Whale

In my case against Facebook I made the point that that the hubris surrounding Mark’s Great White Whale was more than a little overblown. More importantly, the cries that Facebook was some kind of business networking tool were almost laughable.

I was not alone in pointing this out but in typical fashion, we were mostly ignored. Luckily, someone with a bit more clout over at the New York Times has decided to take up the charge. Alias Mathais, in an exquisitely structured polemic, makes it clear that Facebook is now what it has always been, a place for college students to waste time.

Now that we have that out of the way, lets analyze where the big Blue Book is heading.

Facebook

Before I start let me make this point. Facebook is a great social network, a great place for people to communicate with one another, and a great place for developers to test out new ideas in what basically amounts to the world’s largest online focus group. What it is not and will never be is a sophisticated business networking tool. Not because people can’t use it like one, but because that is not the way the software is structured and not the way the core college audience has shaped it to be.

To test this out, go to any college in the continental United States and ask a group of Freshman what they use Facebook for, then repeat that test with Seniors. My theory is the only difference is that Seniors will use it slightly less often.

More than anything, Mark and the team seems to be suffering from a chicken and egg problem. Somewhere along the lines they forgot how they became popular. Worse, they forgot why they have pretty much crushed their closet U.S. competition, Myspace.

Here is a hint, it had absolutely nothing to do with “Social graphs”.

The reason that it picked up such a cult following was that it solved a few very real problems. The most important of which was that it allowed college Freshman who felt disconnected from their high school social networks to “collect” new friends. Add this to the fact that it made it easier for people who were already within walking distance of one another to communicate and you can see why it picked up steam so quickly.

Social networks like Facebook work best when they act as an addendum to real world networks. Why? When you have a small group of friends that actually have some real connection to one another then all that profile stalking, status updating, and picture uploading makes sense. When you feel like you are communicating with someone real then you are a lot more likely to use the system.

When you are just adding strangers to some kind of ad hoc, semi-professional rolodex then the odds of you ever caring to “check in on them” are slim to none.

Facebook works on the same principles as a middle school playground, or an office break room.

In the rush to live up to the hype put out by marketers the world over, Facebook has lost focus on nurturing the feeling of a closely knit, physically connected group of “friends” who care about every insignificant detail of each other’s lives. Considering the almost mythic levels of tabloidesque voyeurism that goes on in the Valley, I am a little surprised that so many of them find it hard to see how critical this is to Facebook’s future.
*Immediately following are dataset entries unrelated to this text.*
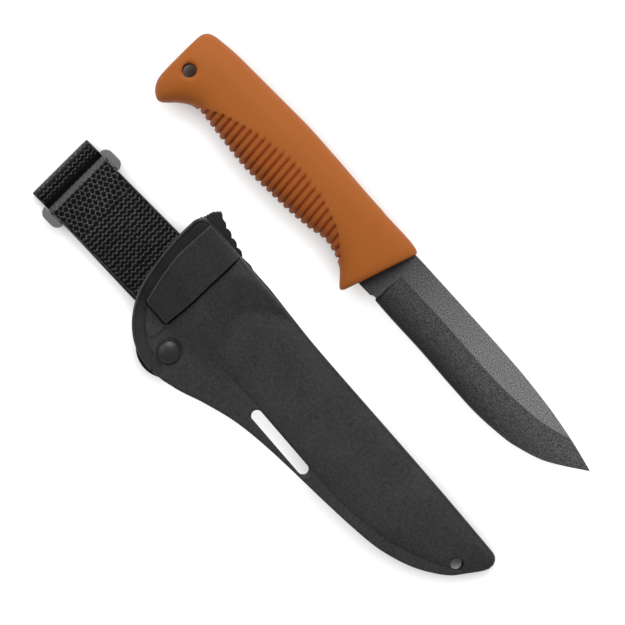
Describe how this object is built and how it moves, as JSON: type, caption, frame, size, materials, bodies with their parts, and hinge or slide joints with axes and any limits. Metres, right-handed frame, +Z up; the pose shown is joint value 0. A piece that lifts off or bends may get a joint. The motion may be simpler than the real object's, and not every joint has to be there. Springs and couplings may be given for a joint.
{
  "type": "rigging knife",
  "caption": "Fixed-blade rigging knife with a ribbed moulded grip, lying beside its moulded belt sheath with a webbing loop.",
  "frame": {"origin": "middle of the object's footprint, on the table that it lies on", "axes": "+X towards the blade's and the sheath's tips, +Y from the sheath to the knife, +Z up"},
  "size_m": [0.2256, 0.1082, 0.0372],
  "materials": {
    "coated_steel": "speckled powder coat",
    "grip_rubber": "satin moulded",
    "sheath_plastic": "fine spark-eroded grain",
    "tongue_plastic": "fine grain",
    "rivet_black": "satin black",
    "rivet_steel": "plated",
    "hanger_plastic": "moulded",
    "webbing": "zigzag weave",
    "slider_plastic": "moulded"
  },
  "bodies": {
    "sheath": {"front_shell": "sheath_plastic", "rear_shell": "sheath_plastic", "rivet_cap": "rivet_black", "rivet_post": "rivet_steel", "rivet_washer": "rivet_steel"},
    "tongue": {"retention_tongue": "tongue_plastic"},
    "hanger": {"hanger_plate": "hanger_plastic", "belt_loop": "webbing"},
    "slider": {"slider": "slider_plastic"},
    "knife": {"blade": "coated_steel", "grip": "grip_rubber"}
  },
  "joints": [
    {"name": "knife_lift", "type": "slide", "parent": "sheath", "child": "knife", "axis": [0, 0, 1], "range_m": [0, 0.12]},
    {"name": "tongue_flex", "type": "hinge", "parent": "sheath", "child": "tongue", "pos_m": [-0.04684, -0.03635, 0.02579], "axis": [0.9933, 0, -0.1154], "range_deg": [0, 5], "stiffness_Nm_per_rad": 0.8},
    {"name": "hanger_swivel", "type": "hinge", "parent": "sheath", "child": "hanger", "pos_m": [-0.0293, -0.04245, 0.01973], "axis": [0.1154, 0, 0.9933], "range_deg": [-12, 10]},
    {"name": "slider_travel", "type": "slide", "parent": "hanger", "child": "slider", "axis": [0.9974, 0.0724, 0], "range_m": [0, 0.018]}
  ]
}
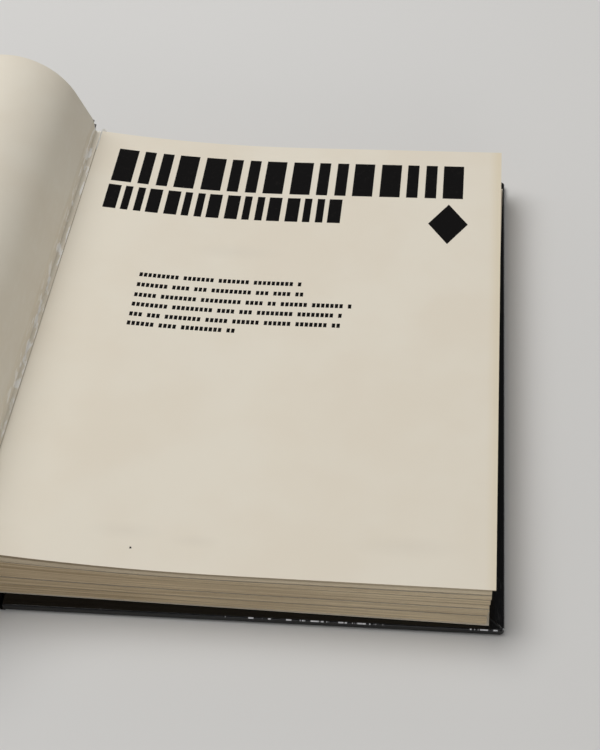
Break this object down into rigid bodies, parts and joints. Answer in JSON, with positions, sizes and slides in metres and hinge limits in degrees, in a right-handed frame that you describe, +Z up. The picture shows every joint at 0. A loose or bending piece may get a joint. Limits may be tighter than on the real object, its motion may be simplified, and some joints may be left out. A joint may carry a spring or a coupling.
{
  "type": "case-bound hardcover book, lying open",
  "caption": "Case-bound hardcover book lying on its back cover, open at its first printed page, with hinged covers and a raised front flyleaf.",
  "frame": {"origin": "centre of the back cover's outer face, which rests on the table", "axes": "+X from the spine to the fore edge of the leaves, +Y from tail to head, +Z up from the table"},
  "size_m": [0.3452, 0.2202, 0.0662],
  "materials": {
    "leaves": "matte",
    "endpaper": "matte",
    "board": "matte",
    "covering": "gloss",
    "gauze": "matte",
    "lining": "matte",
    "band": "matte"
  },
  "bodies": {
    "book_block": {"text_block": "leaves", "spine_mull": "gauze", "spine_lining": "lining", "head_band": "band", "tail_band": "band", "spine_board": "board", "spine_covering": "covering"},
    "front_cover": {"front_board": "board", "front_covering": "covering", "front_endpaper": "endpaper"},
    "back_cover": {"back_board": "board", "back_covering": "covering", "back_endpaper": "endpaper"}
  },
  "joints": [
    {"name": "front_cover_hinge", "type": "hinge", "parent": "book_block", "child": "front_cover", "pos_m": [-0.08695, 0, 0.03165], "axis": [0, 1, 0], "range_deg": [0, 192.4], "deforming": ["front_endpaper"]},
    {"name": "back_cover_hinge", "type": "hinge", "parent": "book_block", "child": "back_cover", "pos_m": [-0.08695, 0, 0], "axis": [0, 1, 0], "range_deg": [0, 165]}
  ]
}
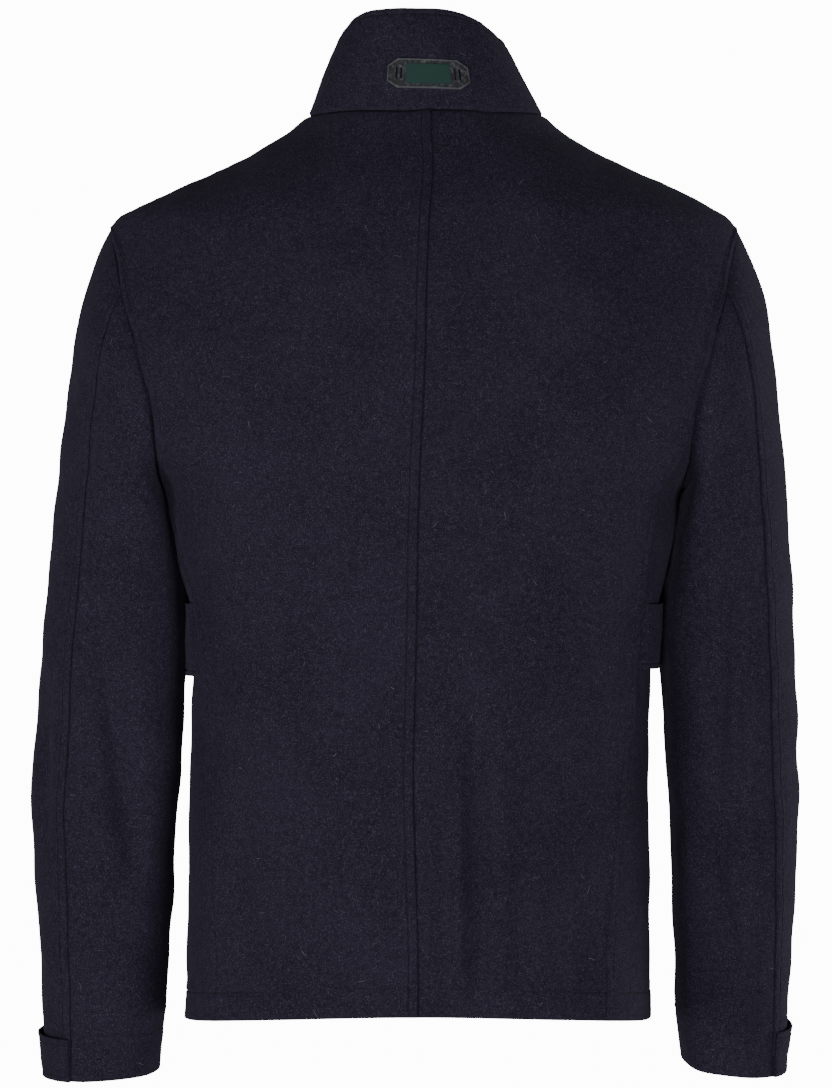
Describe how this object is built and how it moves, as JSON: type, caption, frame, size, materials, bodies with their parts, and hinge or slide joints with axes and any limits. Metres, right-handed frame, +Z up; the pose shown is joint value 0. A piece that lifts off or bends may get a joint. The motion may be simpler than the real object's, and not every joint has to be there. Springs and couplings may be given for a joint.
{
  "type": "short wool overcoat",
  "caption": "Short wool overcoat with a stand collar, set-in two-piece sleeves, cuff straps, hip pocket flaps and a buttoned front, standing hollow in its worn shape.",
  "frame": {"origin": "middle of the neck opening, level with the back of the collar seam", "axes": "+Z up along the wearer's body, -Y the way the wearer faces, +X towards the wearer's left"},
  "size_m": [0.5939, 0.2747, 0.8239],
  "materials": {
    "wool": "milled wool melton, near black navy, short matt nap",
    "rubber": "matt moulded rubber",
    "inlay": "matt green rubber",
    "button": "satin dark plastic"
  },
  "bodies": {
    "root": {"back_left": "wool", "front_left": "wool", "side_left": "wool", "sleeve_top_left": "wool", "sleeve_under_left": "wool", "pocket_flap_left": "wool", "cuff_strap_left": "wool", "cuff_button_left": "button", "back_right": "wool", "front_right": "wool", "side_right": "wool", "sleeve_top_right": "wool", "sleeve_under_right": "wool", "pocket_flap_right": "wool", "cuff_strap_right": "wool", "cuff_button_right": "button", "collar": "wool", "front_button_1": "button", "front_button_2": "button", "front_button_3": "button", "front_button_4": "button", "front_button_5": "button", "badge_plate": "rubber", "badge_inlay": "inlay"}
  },
  "joints": []
}
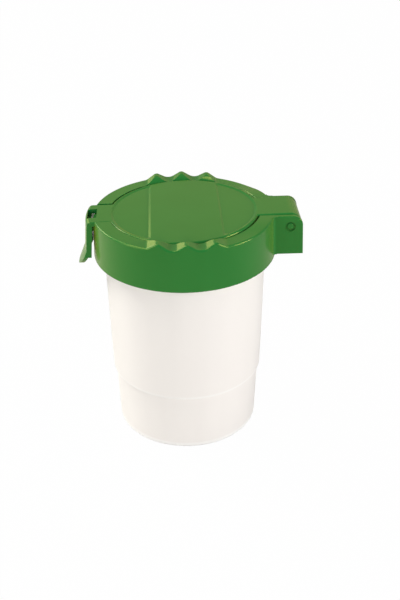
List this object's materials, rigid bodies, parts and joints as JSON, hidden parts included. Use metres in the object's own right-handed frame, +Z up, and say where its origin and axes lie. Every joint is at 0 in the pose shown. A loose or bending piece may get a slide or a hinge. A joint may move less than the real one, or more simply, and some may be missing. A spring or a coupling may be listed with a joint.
{
  "type": "brush washer with lid",
  "caption": "Round brush-washing pot: translucent stepped cup, green twist-off collar with wavy brush rests, and a hinged lid held shut by a hanging catch",
  "frame": {"origin": "centre of the cup's flat underside, on the cup axis", "axes": "+Z up along the cup axis; +X towards the hinge, -X towards the catch; Y along the hinge pin, with the two groups of waves on the +Y and -Y sides"},
  "size_m": [0.0983, 0.0802, 0.1073],
  "materials": {
    "cup_plastic": "smooth translucent",
    "green_plastic": "satin",
    "seal_rubber": "matte"
  },
  "bodies": {
    "cup": {"cup": "cup_plastic"},
    "gasket": {"collar_gasket": "seal_rubber"},
    "collar": {"collar": "green_plastic", "hinge_pin": "green_plastic"},
    "lid": {"lid": "green_plastic", "lid_seal": "seal_rubber"},
    "latch": {"latch": "green_plastic"}
  },
  "joints": [
    {"name": "collar_lift", "type": "slide", "parent": "cup", "child": "gasket", "axis": [0, 0, 1], "range_m": [0, 0.0201]},
    {"name": "collar_turn", "type": "hinge", "parent": "gasket", "child": "collar", "pos_m": [0, 0, 0.095], "axis": [0, 0, 1], "range_deg": [0, 360]},
    {"name": "lid_flip", "type": "hinge", "parent": "collar", "child": "lid", "pos_m": [0.0453, 0, 0.101], "axis": [0, 1, 0], "range_deg": [0, 185]},
    {"name": "latch_flex", "type": "hinge", "parent": "lid", "child": "latch", "pos_m": [-0.03689, 0, 0.10468], "axis": [0, 1, 0], "range_deg": [0, 9], "stiffness_Nm_per_rad": 0.3}
  ],
  "couplings": [
    {"joint": "collar_lift", "follows": "collar_turn", "m_per_rad": 0.0031831}
  ]
}
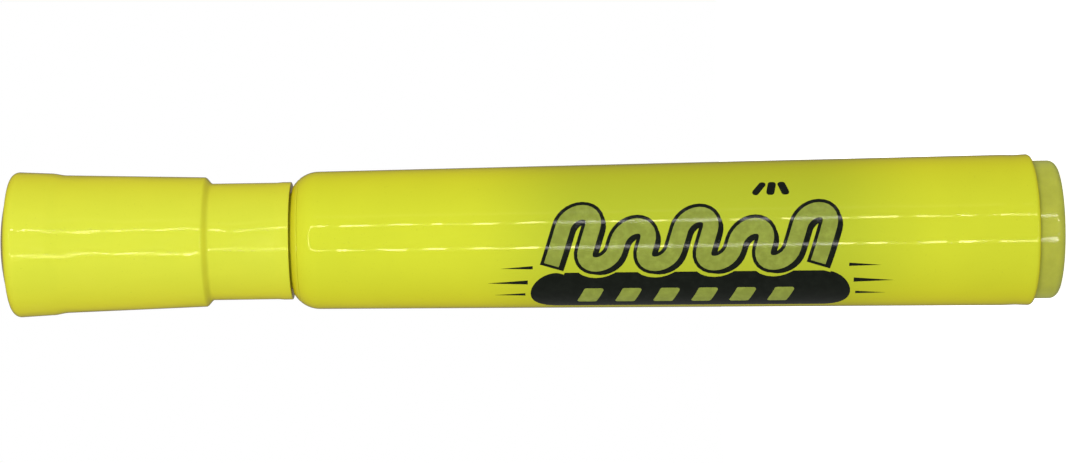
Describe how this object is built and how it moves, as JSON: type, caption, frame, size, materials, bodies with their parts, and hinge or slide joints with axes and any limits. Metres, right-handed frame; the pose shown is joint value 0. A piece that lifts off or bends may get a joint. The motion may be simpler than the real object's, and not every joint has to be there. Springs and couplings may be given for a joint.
{
  "type": "highlighter",
  "caption": "Capped yellow desk highlighter: a thick tapered barrel with a fibre reservoir, a chisel nib in its holder, a pull-off cap with an inner seal and a translucent end plug.",
  "frame": {"origin": "centre of the end plug's flat face, on which the capped highlighter stands", "axes": "+Z along the highlighter's axis towards the closed end of the cap; the print on the barrel faces -Y and the nib's broad faces look along +Y and -Y; +X makes it right-handed"},
  "size_m": [0.0176, 0.0176, 0.1233],
  "materials": {
    "barrel_plastic": "moulded polypropylene, opaque fluorescent yellow, glossy",
    "cap_plastic": "moulded polypropylene, opaque fluorescent yellow, glossy",
    "plug_plastic": "moulded polypropylene, translucent olive yellow, satin",
    "nib_fibre": "bonded polyester fibre soaked with fluorescent yellow ink, matte",
    "reservoir_fibre": "loose bonded polyester fibre soaked with fluorescent yellow ink, matte",
    "wrap_film": "thin clear polypropylene film"
  },
  "bodies": {
    "barrel": {"barrel": "barrel_plastic", "end_plug": "plug_plastic", "nib_holder": "barrel_plastic", "nib": "nib_fibre", "reservoir_core": "reservoir_fibre", "reservoir_wrap": "wrap_film"},
    "cap": {"cap": "cap_plastic", "inner_cap": "cap_plastic"}
  },
  "joints": [
    {"name": "cap_pull", "type": "slide", "parent": "barrel", "child": "cap", "axis": [0, 0, 1], "range_m": [0, 0.045]}
  ]
}
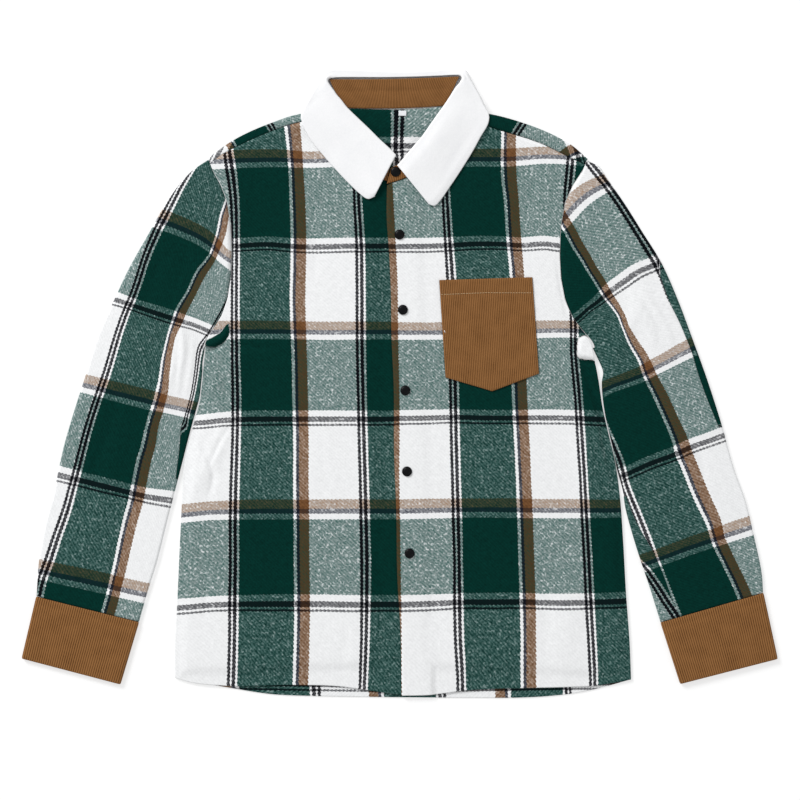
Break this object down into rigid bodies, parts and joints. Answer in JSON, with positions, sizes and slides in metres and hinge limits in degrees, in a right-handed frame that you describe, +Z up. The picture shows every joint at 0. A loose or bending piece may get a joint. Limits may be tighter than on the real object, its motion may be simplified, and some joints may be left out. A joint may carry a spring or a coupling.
{
  "type": "check overshirt with corduroy trim",
  "caption": "Long-sleeved check overshirt laid flat on its back, fastened, with a white collar leaf and brown corduroy cuffs, pocket and collar stand.",
  "frame": {"origin": "centre of the laid-flat outline, on the surface that the garment rests on", "axes": "+X across the chest to the wearer's left, +Y up the body to the collar, +Z up from the surface"},
  "size_m": [0.9055, 0.7551, 0.0124],
  "materials": {
    "check_cloth": "brushed twill check in dark green, white, brown and black",
    "corduroy": "needlecord with fine raised wales",
    "white_cloth": "soft brushed white cloth",
    "snap_cap": "smooth black domed caps"
  },
  "bodies": {
    "root": {"back": "check_cloth", "front_right": "check_cloth", "front_left": "check_cloth", "sleeve_right": "check_cloth", "sleeve_left": "check_cloth", "cuff_right": "corduroy", "cuff_left": "corduroy", "collar_stand_back": "corduroy", "collar_stand_right": "corduroy", "collar_stand_left": "corduroy", "pocket": "corduroy", "collar_fall": "white_cloth", "neck_label": "white_cloth", "snap_1": "snap_cap", "snap_2": "snap_cap", "snap_3": "snap_cap", "snap_4": "snap_cap", "snap_5": "snap_cap", "snap_6": "snap_cap"}
  },
  "joints": []
}
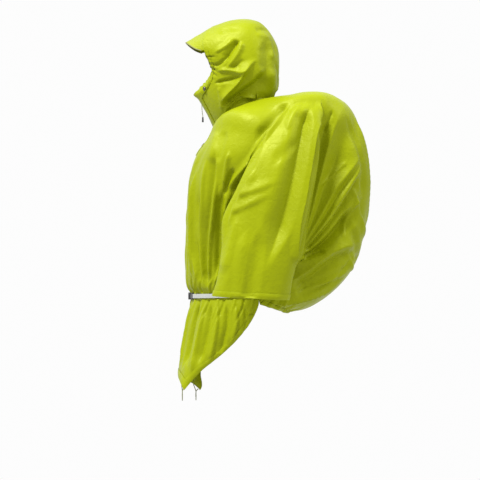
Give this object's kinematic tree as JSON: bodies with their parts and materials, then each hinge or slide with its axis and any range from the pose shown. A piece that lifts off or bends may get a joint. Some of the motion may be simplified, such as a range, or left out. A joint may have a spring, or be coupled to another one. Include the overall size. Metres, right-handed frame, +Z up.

The moment that college students start feeling like a cog in the great undifferentiated mass, that is when some other smaller, more focused network will come along to stick a few spears into Facebook’s bloated carcass.

Web 2.0 Roundup

Frank Herbert once said that the only way to survive even a small amount of fame is by having a sense for the sardonic. Unfortunately, having a $15 Billion valuation makes it very easy to start taking yourself seriously. Facebook can expand but it needs to start doing so more intelligently. A social network containing the net, unsorted population of the planet Earth is useless.

I don’t want to manage twelve different networks of people I have mostly never met and certainly care nothing for.

I don’t need 500 different applications vying for my attention every time I sign in. There are only so many Groups, Causes, Pokes, Prods and Platforms that any person cares about.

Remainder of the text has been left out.